With that in mind, here are 5 ways digital transformation has been accelerated by COVID-19:
1. The use of employees and even customers for tech support
Today, almost every job is more tech-enabled than it was at the beginning of 2020. This is due to changing customer needs, an increase in remote working, government restrictions and a variety of other factors. One result has been that tech support needs have expanded on a scale never seen before.
Organisations have faced pressure to expand their support reach. Chatbots, FAQ sections and realtime collaboration with tech support teams have empowered employees and customers alike to actively resolve any issues they face. These are not new techniques, but the crisis has pushed the quantity and speed at which they are being deployed to unprecedented levels. This could be a much-needed positive move towards a coaching model of tech support.
2. The importance of employee experience has increased
Employee experience has long been a key consideration in HR circles but amongst IT professionals the concept has a somewhat mixed perception. It was often written off as employees expecting to get state-of-the-art tech on a shoestring budget.
Now, with so many people having to work remotely, there has been a shift. A quality employee experience of digital technology has moved from being an optional luxury to becoming the only way to get work done. As a result, it is receiving the attention it has long-deserved, and a happy employee is a productive employee.
3. Radical reshuffles: identifying gaps, resolving conflicts and redundancies
With the implications of the COVID-19 crisis, organisations everywhere have been performing holistic audits of the state of their digital transformation. With the use of the technology on hand going through the roof, any missing capabilities that exist have become glaringly obvious. In fact, many redundant or conflicting systems have only been identified as people start using them for the first time.
Some of the issues that come to the fore will drive a focus on rationalising systems. Others will play out on a policy level. In any case, organisations are being forced to take a long, hard look at the way their digital transformation has gone so far and begin optimising things that have gone unnoticed for a long time.
4. Increased automation to cut costs and improve safety
Automation is another thing that isn’t new. In many factories, industrial robots form up to 1% of the ‘workers’ on the factory floor. Robotics for automating processes has already grown into a market worth billions of pounds. But automation has now moved from the realm of ‘innovation’ to that of ‘resilience’ thanks to mounting pressures.

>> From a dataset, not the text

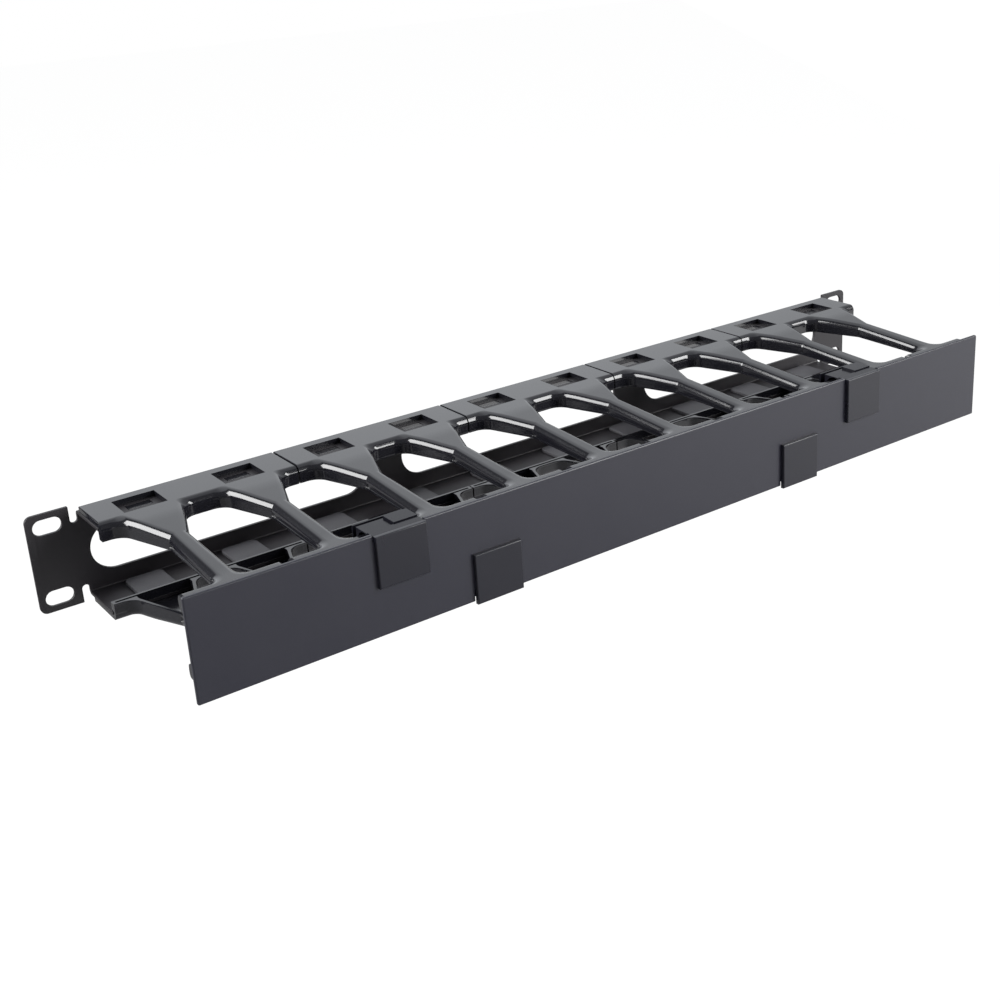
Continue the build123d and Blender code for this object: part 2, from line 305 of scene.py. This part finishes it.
def add_world():
    """Camera sees white. Glossy surfaces see a white backdrop, pale ceiling and side, and dim walls."""
    world = bpy.data.worlds.new("studio")
    bpy.context.scene.world = world
    world.use_nodes = True
    tree = world.node_tree
    tree.nodes.clear()
    out = tree.nodes.new("ShaderNodeOutputWorld")
    path = tree.nodes.new("ShaderNodeLightPath")
    ray = tree.nodes.new("ShaderNodeTexCoord").outputs["Generated"]

    def step(heading, height, edge, levels):
        return ramp(tree, along(tree, ray, heading, height), edge, levels, "SMOOTHSTEP")

    from_left = step(BACKDROP_LEFT + 90, 0, BACKDROP_LEFT_BLUR, (0, 1))
    to_right = step(BACKDROP_RIGHT - 90, 0, BACKDROP_RIGHT_BLUR, (RIGHT_SHARE, 1))
    ahead = step(BACKDROP_HEADING, 0, BACKDROP_EDGE, (0, BACKDROP_LEVEL))
    ceiling = step(*CEILING_MIDDLE, CEILING_EDGE, (0, CEILING_LEVEL))
    side = step(SIDE_HEADING, 0, SIDE_EDGE, (0, SIDE_LEVEL))
    backdrop = combined(tree, "MULTIPLY", from_left, ahead)
    bright = combined(tree, "MULTIPLY", combined(tree, "MAXIMUM", backdrop, ceiling), to_right)
    level = combined(tree, "ADD", combined(tree, "MAXIMUM", bright, side), WALL_LEVEL)
    mirrored = glowing(tree, "ShaderNodeBackground", COOL_WHITE, level)
    ambient = glowing(tree, "ShaderNodeBackground", COOL_WHITE, AMBIENT_LEVEL)
    white = glowing(tree, "ShaderNodeBackground", WHITE, 1.0)
    shiny = combined(tree, "MAXIMUM", path.outputs["Is Glossy Ray"], path.outputs["Is Transmission Ray"])
    around = mixed(tree, shiny, ambient, mirrored)
    tree.links.new(mixed(tree, path.outputs["Is Camera Ray"], around, white), out.inputs["Surface"])


def add_floor():
    """Pale floor that keeps the object's shadow; it is white to the camera and falls off in reflections."""
    mesh = bpy.data.meshes.new("floor")
    corners = [(u * FLOOR_HALF, v * FLOOR_HALF, FLOOR_Z) for u, v in ((-1, -1), (1, -1), (1, 1), (-1, 1))]
    mesh.from_pydata(corners, [], [(0, 1, 2, 3)])
    floor = bpy.data.objects.new("floor", mesh)
    bpy.context.scene.collection.objects.link(floor)
    mat = bpy.data.materials.new("floor")
    mat.use_nodes = True
    tree = mat.node_tree
    tree.nodes.clear()
    out = tree.nodes.new("ShaderNodeOutputMaterial")
    diffuse = tree.nodes.new("ShaderNodeBsdfDiffuse")
    diffuse.inputs["Color"].default_value = FLOOR_COLOUR
    path = tree.nodes.new("ShaderNodeLightPath")
    place = tree.nodes.new("ShaderNodeNewGeometry").outputs["Position"]
    right = ramp(tree, along(tree, place, FLOOR_HEADING), FLOOR_REACH, FLOOR_MIRRORED)
    far = ramp(tree, along(tree, place, FAR_HEADING), FAR_REACH, FAR_MIRRORED)
    seen = combined(tree, "MAXIMUM", path.outputs["Is Camera Ray"], path.outputs["Is Transmission Ray"])
    either = combined(tree, "MAXIMUM", seen, path.outputs["Is Glossy Ray"])
    direct = combined(tree, "MULTIPLY", seen, FLOOR_GLOW)
    strength = combined(tree, "MAXIMUM", direct, combined(tree, "MAXIMUM", right, far))
    glow = glowing(tree, "ShaderNodeEmission", WHITE, strength)
    share = combined(tree, "MULTIPLY", either, FLOOR_SHARE)
    tree.links.new(mixed(tree, share, diffuse.outputs[0], glow), out.inputs["Surface"])
    mesh.materials.append(mat)


def noise(tree, coord, scale, detail):
    made = tree.nodes.new("ShaderNodeTexNoise")
    made.inputs["Scale"].default_value = scale
    made.inputs["Detail"].default_value = detail
    tree.links.new(coord, made.inputs["Vector"])
    return made.outputs[0]


def moulded(name, colour, roughness, ior, grain, bump, spread):
    """Procedural moulded or coated surface: tiny grain in height and shade, slow change of gloss."""
    mat = bpy.data.materials.new(name)
    mat.use_nodes = True
    tree = mat.node_tree
    link = tree.links.new
    shader = tree.nodes["Principled BSDF"]
    shader.inputs["IOR"].default_value = ior
    coord = tree.nodes.new("ShaderNodeTexCoord").outputs["Object"]
    fine = noise(tree, coord, grain, GRAIN_DETAIL)
    wide = noise(tree, coord, GLOSS_SCALE, GLOSS_DETAIL)
    gloss = ramp(tree, wide, GLOSS_REACH, (roughness - spread, roughness + spread))
    link(gloss, shader.inputs["Roughness"])
    shade = tree.nodes.new("ShaderNodeMix")
    shade.data_type = "RGBA"
    shade.inputs["A"].default_value = tuple(c * DARKER for c in colour) + (1,)
    shade.inputs["B"].default_value = tuple(c * LIGHTER for c in colour) + (1,)
    link(fine, shade.inputs["Factor"])
    link(shade.outputs["Result"], shader.inputs["Base Color"])
    lift = tree.nodes.new("ShaderNodeBump")
    lift.inputs["Strength"].default_value = bump
    lift.inputs["Distance"].default_value = GRAIN_HEIGHT
    link(fine, lift.inputs["Height"])
    link(lift.outputs[0], shader.inputs["Normal"])
    return mat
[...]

The cost of a human workforce has become a more serious issue for many organisations, as has the need to have fewer humans in workspaces to manage social distancing. Business leaders who have been championing automation are suddenly receiving unprecedented support to implement it.
5. Choosing what works over what might be perfect
When it comes to digital transformation, large and small business leaders are often guilty of perfectionism. But with a crisis to deal with, that inner perfectionist has been silenced. Drastic disruption has forced many to take a much-needed second look at their relationship with technology.

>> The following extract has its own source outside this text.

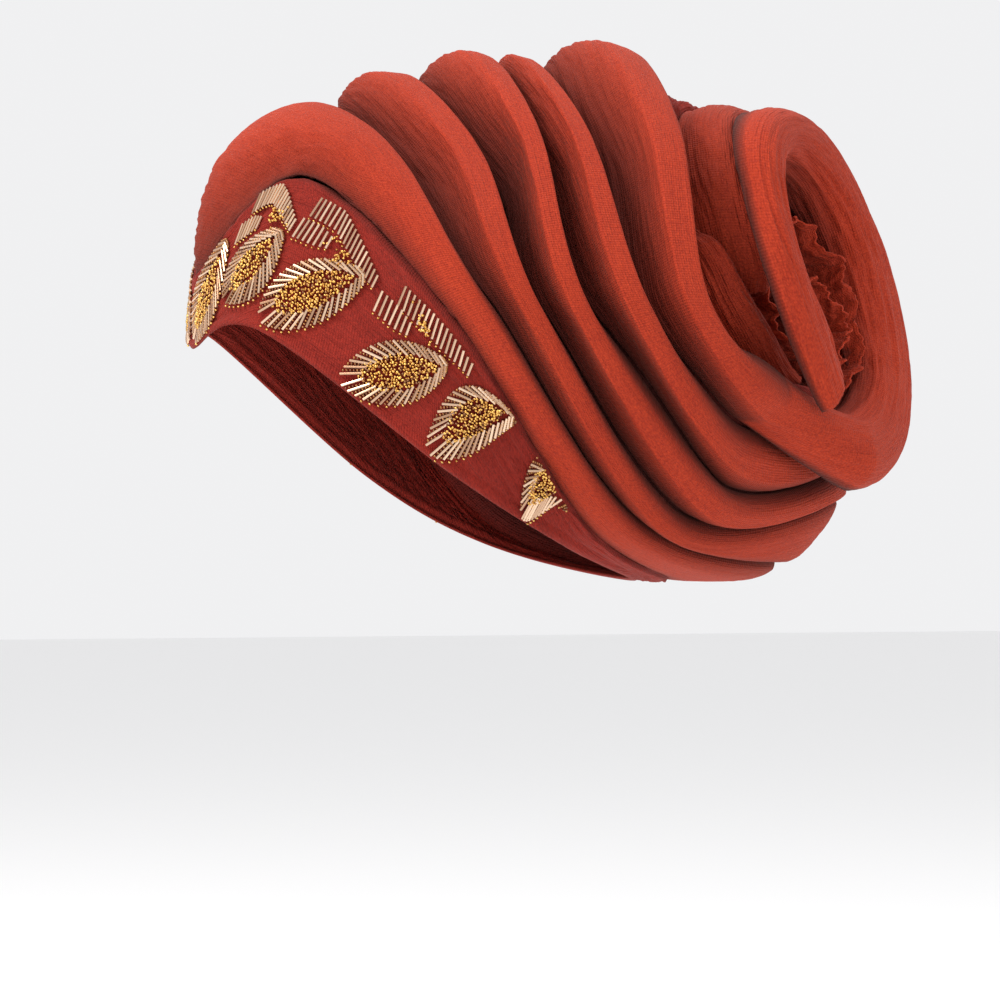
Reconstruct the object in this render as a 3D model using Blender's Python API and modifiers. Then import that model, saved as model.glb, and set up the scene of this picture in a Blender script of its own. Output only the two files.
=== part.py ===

Finding solutions that work has taken priority over waiting for a fancy system with all the bells and whistles. As such, the principle of finding solutions that work, even if they are not the complete infrastructure leaders once envisioned, is bringing an end to procrastination.
Final thoughts
The surge in digital transformation that has been forced by the pandemic has been a welcome shift for customers and employees alike. Now, more than ever before, companies in Jersey and beyond must embrace change in order to survive in a highly competitive landscape. If you get it right, you can do more – you can thrive with happy, productive workers, streamlined operations and satisfied customers across the board.
If there is one positive to take from the COVID-19 pandemic, it’s digital transformation.